»»

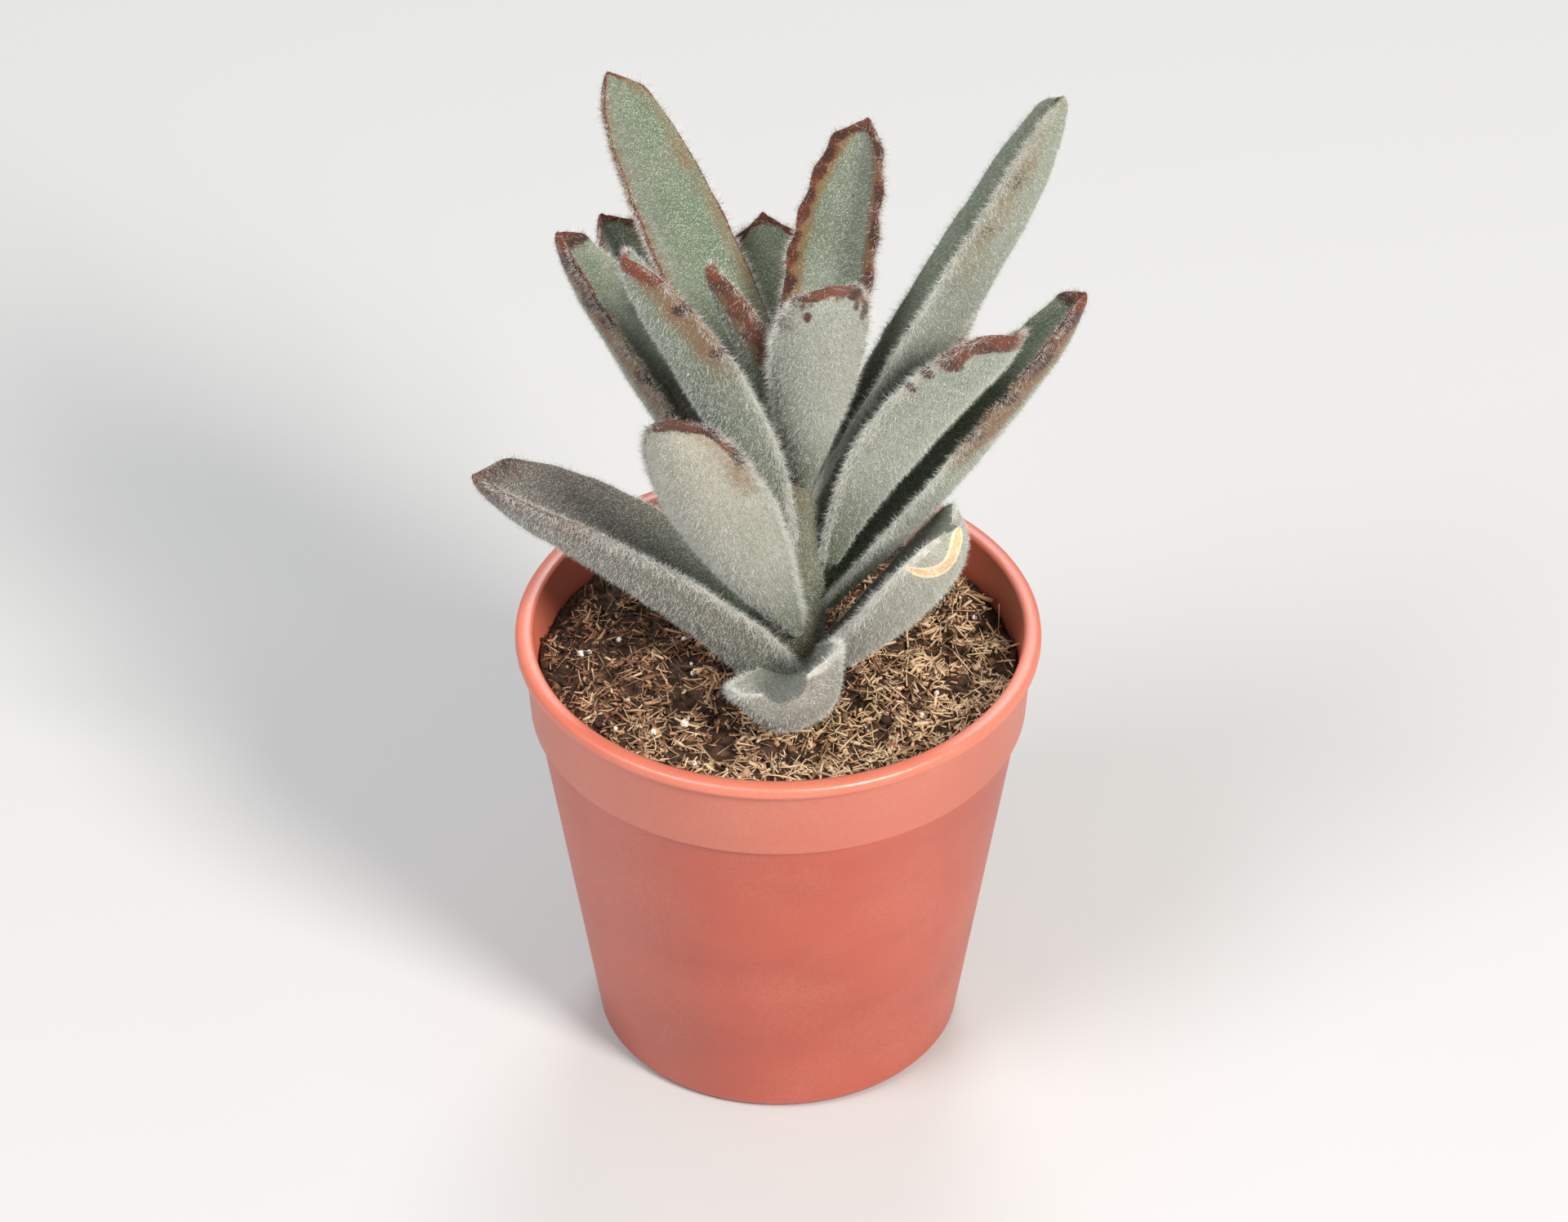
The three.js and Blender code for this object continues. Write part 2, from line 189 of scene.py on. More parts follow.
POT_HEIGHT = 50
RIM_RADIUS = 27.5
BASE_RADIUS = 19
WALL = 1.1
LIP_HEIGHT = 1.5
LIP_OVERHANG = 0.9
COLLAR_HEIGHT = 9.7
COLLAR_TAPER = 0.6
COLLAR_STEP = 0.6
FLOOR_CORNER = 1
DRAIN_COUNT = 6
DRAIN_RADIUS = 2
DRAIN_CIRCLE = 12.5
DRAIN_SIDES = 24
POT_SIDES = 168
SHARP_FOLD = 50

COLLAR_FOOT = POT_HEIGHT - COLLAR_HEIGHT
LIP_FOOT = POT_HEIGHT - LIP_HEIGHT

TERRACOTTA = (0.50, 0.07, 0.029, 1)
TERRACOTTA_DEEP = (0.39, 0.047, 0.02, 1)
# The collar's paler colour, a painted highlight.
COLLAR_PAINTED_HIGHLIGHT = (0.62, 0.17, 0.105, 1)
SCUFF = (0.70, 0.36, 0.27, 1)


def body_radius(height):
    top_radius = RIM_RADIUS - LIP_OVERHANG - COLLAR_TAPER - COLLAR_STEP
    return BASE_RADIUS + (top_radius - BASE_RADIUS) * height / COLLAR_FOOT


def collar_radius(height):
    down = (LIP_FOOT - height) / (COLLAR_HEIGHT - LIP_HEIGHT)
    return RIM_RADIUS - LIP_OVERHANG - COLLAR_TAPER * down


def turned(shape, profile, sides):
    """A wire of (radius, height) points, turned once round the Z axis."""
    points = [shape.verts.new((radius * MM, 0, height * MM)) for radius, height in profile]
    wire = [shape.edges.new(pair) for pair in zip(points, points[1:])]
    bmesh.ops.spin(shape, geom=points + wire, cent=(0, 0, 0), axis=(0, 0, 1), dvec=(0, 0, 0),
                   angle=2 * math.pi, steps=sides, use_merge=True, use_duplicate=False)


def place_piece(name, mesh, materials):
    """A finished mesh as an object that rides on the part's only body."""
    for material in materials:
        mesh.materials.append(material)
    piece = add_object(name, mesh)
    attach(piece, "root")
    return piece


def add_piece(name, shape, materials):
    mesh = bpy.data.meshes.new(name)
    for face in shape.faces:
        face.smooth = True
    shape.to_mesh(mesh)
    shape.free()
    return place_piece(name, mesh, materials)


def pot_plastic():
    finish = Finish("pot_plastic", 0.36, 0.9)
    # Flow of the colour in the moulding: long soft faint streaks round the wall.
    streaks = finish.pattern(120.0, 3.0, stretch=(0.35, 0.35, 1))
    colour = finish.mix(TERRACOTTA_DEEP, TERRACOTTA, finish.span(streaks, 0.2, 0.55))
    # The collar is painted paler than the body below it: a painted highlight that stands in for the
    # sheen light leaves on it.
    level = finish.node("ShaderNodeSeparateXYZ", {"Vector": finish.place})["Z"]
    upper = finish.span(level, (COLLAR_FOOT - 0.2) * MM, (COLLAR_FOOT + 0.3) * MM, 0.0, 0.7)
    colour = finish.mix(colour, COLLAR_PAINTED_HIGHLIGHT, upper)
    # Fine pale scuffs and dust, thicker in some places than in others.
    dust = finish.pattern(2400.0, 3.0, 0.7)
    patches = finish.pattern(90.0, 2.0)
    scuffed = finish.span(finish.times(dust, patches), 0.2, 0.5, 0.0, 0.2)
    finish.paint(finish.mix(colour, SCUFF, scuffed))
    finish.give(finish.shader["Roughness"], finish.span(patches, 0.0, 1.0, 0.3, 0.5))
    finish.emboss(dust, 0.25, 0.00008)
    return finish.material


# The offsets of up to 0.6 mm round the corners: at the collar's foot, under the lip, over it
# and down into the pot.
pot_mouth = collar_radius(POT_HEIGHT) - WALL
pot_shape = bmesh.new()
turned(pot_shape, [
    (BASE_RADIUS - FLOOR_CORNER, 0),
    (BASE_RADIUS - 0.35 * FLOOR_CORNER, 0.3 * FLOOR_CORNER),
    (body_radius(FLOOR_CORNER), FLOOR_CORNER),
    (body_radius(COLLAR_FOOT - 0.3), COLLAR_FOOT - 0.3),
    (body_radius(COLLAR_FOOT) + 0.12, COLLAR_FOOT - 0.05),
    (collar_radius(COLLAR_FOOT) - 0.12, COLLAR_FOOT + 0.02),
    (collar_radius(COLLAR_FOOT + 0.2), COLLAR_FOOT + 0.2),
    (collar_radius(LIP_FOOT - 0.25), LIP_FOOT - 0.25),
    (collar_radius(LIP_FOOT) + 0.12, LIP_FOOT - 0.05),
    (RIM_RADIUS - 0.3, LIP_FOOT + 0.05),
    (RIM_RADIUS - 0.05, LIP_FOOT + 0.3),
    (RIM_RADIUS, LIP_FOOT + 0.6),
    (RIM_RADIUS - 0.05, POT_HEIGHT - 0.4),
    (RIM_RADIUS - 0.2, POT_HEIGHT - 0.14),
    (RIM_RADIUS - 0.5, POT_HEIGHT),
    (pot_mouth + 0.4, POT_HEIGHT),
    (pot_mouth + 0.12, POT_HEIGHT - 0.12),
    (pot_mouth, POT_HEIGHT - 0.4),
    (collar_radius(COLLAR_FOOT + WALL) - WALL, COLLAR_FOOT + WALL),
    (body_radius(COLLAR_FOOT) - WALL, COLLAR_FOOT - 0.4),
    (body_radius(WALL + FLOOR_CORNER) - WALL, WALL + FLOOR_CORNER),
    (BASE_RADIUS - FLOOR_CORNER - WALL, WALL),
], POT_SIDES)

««

Using the data above, reproduce every line exactly.

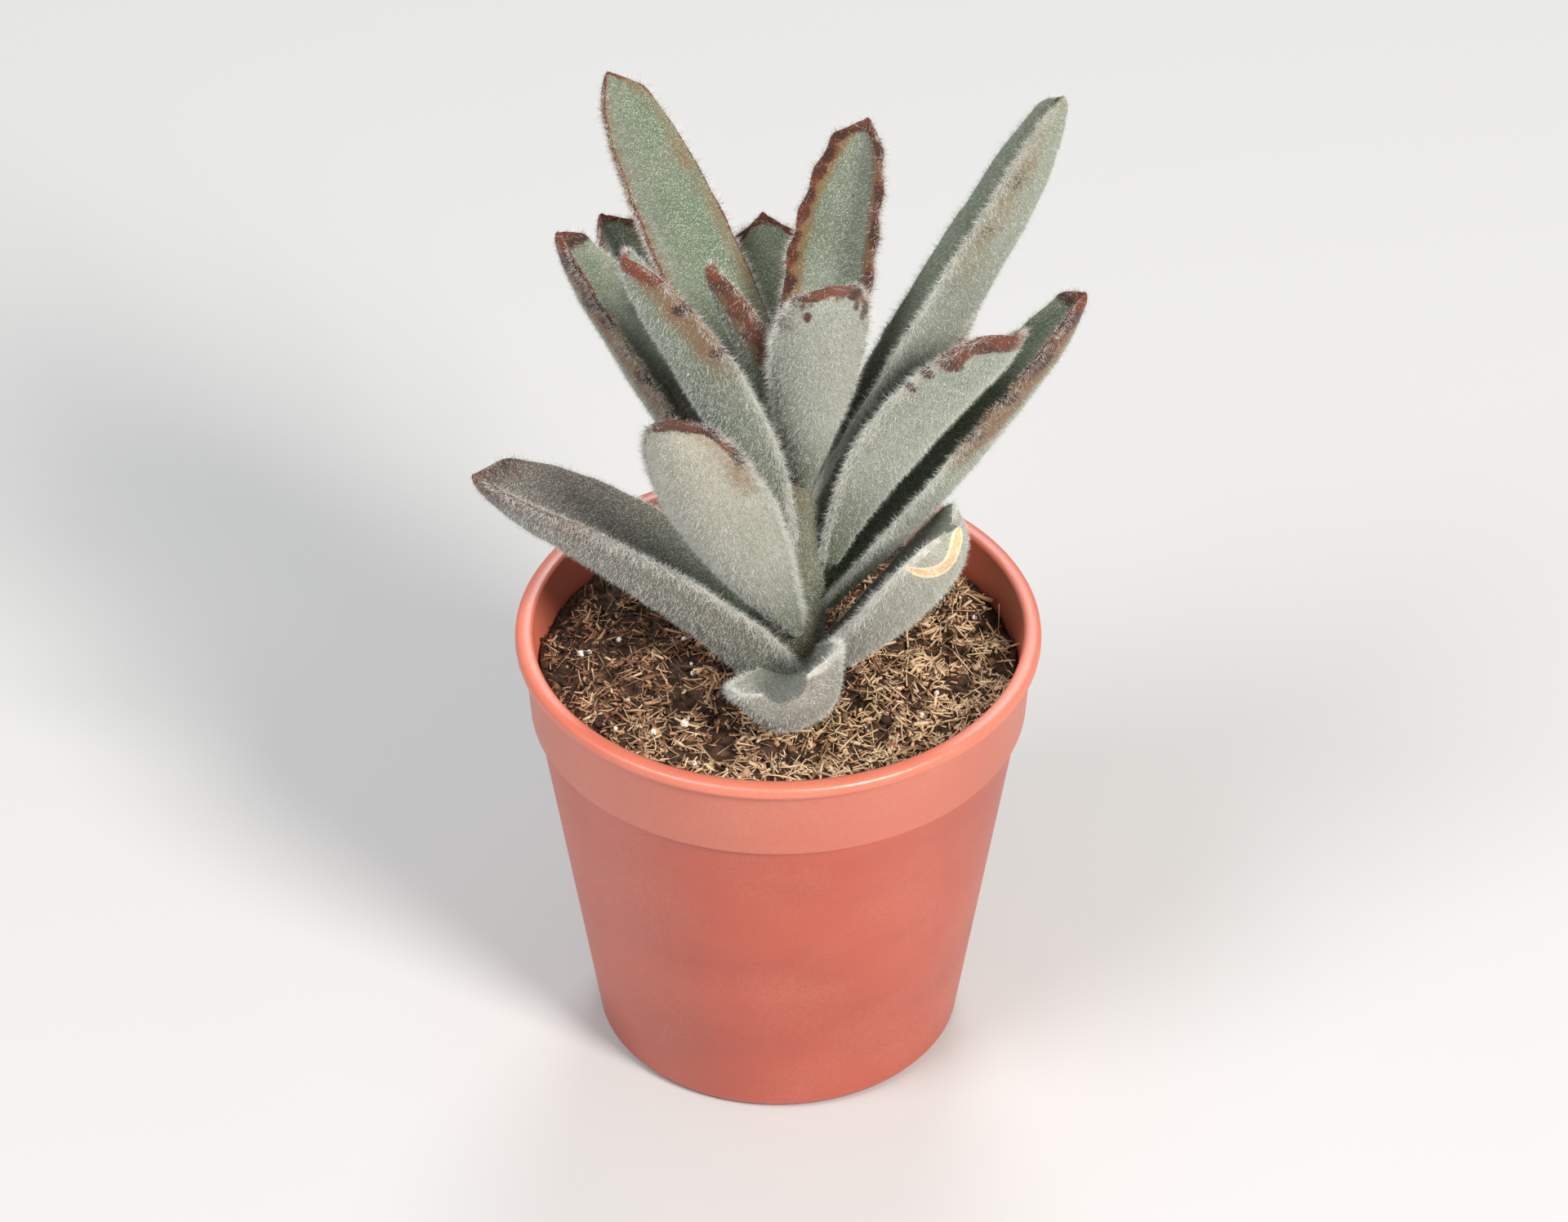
The three.js and Blender code for this object continues. Write part 2, from line 189 of scene.py on. More parts follow.
POT_HEIGHT = 50
RIM_RADIUS = 27.5
BASE_RADIUS = 19
WALL = 1.1
LIP_HEIGHT = 1.5
LIP_OVERHANG = 0.9
COLLAR_HEIGHT = 9.7
COLLAR_TAPER = 0.6
COLLAR_STEP = 0.6
FLOOR_CORNER = 1
DRAIN_COUNT = 6
DRAIN_RADIUS = 2
DRAIN_CIRCLE = 12.5
DRAIN_SIDES = 24
POT_SIDES = 168
SHARP_FOLD = 50

COLLAR_FOOT = POT_HEIGHT - COLLAR_HEIGHT
LIP_FOOT = POT_HEIGHT - LIP_HEIGHT

TERRACOTTA = (0.50, 0.07, 0.029, 1)
TERRACOTTA_DEEP = (0.39, 0.047, 0.02, 1)
# The collar's paler colour, a painted highlight.
COLLAR_PAINTED_HIGHLIGHT = (0.62, 0.17, 0.105, 1)
SCUFF = (0.70, 0.36, 0.27, 1)


def body_radius(height):
    top_radius = RIM_RADIUS - LIP_OVERHANG - COLLAR_TAPER - COLLAR_STEP
    return BASE_RADIUS + (top_radius - BASE_RADIUS) * height / COLLAR_FOOT


def collar_radius(height):
    down = (LIP_FOOT - height) / (COLLAR_HEIGHT - LIP_HEIGHT)
    return RIM_RADIUS - LIP_OVERHANG - COLLAR_TAPER * down


def turned(shape, profile, sides):
    """A wire of (radius, height) points, turned once round the Z axis."""
    points = [shape.verts.new((radius * MM, 0, height * MM)) for radius, height in profile]
    wire = [shape.edges.new(pair) for pair in zip(points, points[1:])]
    bmesh.ops.spin(shape, geom=points + wire, cent=(0, 0, 0), axis=(0, 0, 1), dvec=(0, 0, 0),
                   angle=2 * math.pi, steps=sides, use_merge=True, use_duplicate=False)


def place_piece(name, mesh, materials):
    """A finished mesh as an object that rides on the part's only body."""
    for material in materials:
        mesh.materials.append(material)
    piece = add_object(name, mesh)
    attach(piece, "root")
    return piece


def add_piece(name, shape, materials):
    mesh = bpy.data.meshes.new(name)
    for face in shape.faces:
        face.smooth = True
    shape.to_mesh(mesh)
    shape.free()
    return place_piece(name, mesh, materials)


def pot_plastic():
    finish = Finish("pot_plastic", 0.36, 0.9)
    # Flow of the colour in the moulding: long soft faint streaks round the wall.
    streaks = finish.pattern(120.0, 3.0, stretch=(0.35, 0.35, 1))
    colour = finish.mix(TERRACOTTA_DEEP, TERRACOTTA, finish.span(streaks, 0.2, 0.55))
    # The collar is painted paler than the body below it: a painted highlight that stands in for the
    # sheen light leaves on it.
    level = finish.node("ShaderNodeSeparateXYZ", {"Vector": finish.place})["Z"]
    upper = finish.span(level, (COLLAR_FOOT - 0.2) * MM, (COLLAR_FOOT + 0.3) * MM, 0.0, 0.7)
    colour = finish.mix(colour, COLLAR_PAINTED_HIGHLIGHT, upper)
    # Fine pale scuffs and dust, thicker in some places than in others.
    dust = finish.pattern(2400.0, 3.0, 0.7)
    patches = finish.pattern(90.0, 2.0)
    scuffed = finish.span(finish.times(dust, patches), 0.2, 0.5, 0.0, 0.2)
    finish.paint(finish.mix(colour, SCUFF, scuffed))
    finish.give(finish.shader["Roughness"], finish.span(patches, 0.0, 1.0, 0.3, 0.5))
    finish.emboss(dust, 0.25, 0.00008)
    return finish.material


# The offsets of up to 0.6 mm round the corners: at the collar's foot, under the lip, over it
# and down into the pot.
pot_mouth = collar_radius(POT_HEIGHT) - WALL
pot_shape = bmesh.new()
turned(pot_shape, [
    (BASE_RADIUS - FLOOR_CORNER, 0),
    (BASE_RADIUS - 0.35 * FLOOR_CORNER, 0.3 * FLOOR_CORNER),
    (body_radius(FLOOR_CORNER), FLOOR_CORNER),
    (body_radius(COLLAR_FOOT - 0.3), COLLAR_FOOT - 0.3),
    (body_radius(COLLAR_FOOT) + 0.12, COLLAR_FOOT - 0.05),
    (collar_radius(COLLAR_FOOT) - 0.12, COLLAR_FOOT + 0.02),
    (collar_radius(COLLAR_FOOT + 0.2), COLLAR_FOOT + 0.2),
    (collar_radius(LIP_FOOT - 0.25), LIP_FOOT - 0.25),
    (collar_radius(LIP_FOOT) + 0.12, LIP_FOOT - 0.05),
    (RIM_RADIUS - 0.3, LIP_FOOT + 0.05),
    (RIM_RADIUS - 0.05, LIP_FOOT + 0.3),
    (RIM_RADIUS, LIP_FOOT + 0.6),
    (RIM_RADIUS - 0.05, POT_HEIGHT - 0.4),
    (RIM_RADIUS - 0.2, POT_HEIGHT - 0.14),
    (RIM_RADIUS - 0.5, POT_HEIGHT),
    (pot_mouth + 0.4, POT_HEIGHT),
    (pot_mouth + 0.12, POT_HEIGHT - 0.12),
    (pot_mouth, POT_HEIGHT - 0.4),
    (collar_radius(COLLAR_FOOT + WALL) - WALL, COLLAR_FOOT + WALL),
    (body_radius(COLLAR_FOOT) - WALL, COLLAR_FOOT - 0.4),
    (body_radius(WALL + FLOOR_CORNER) - WALL, WALL + FLOOR_CORNER),
    (BASE_RADIUS - FLOOR_CORNER - WALL, WALL),
], POT_SIDES)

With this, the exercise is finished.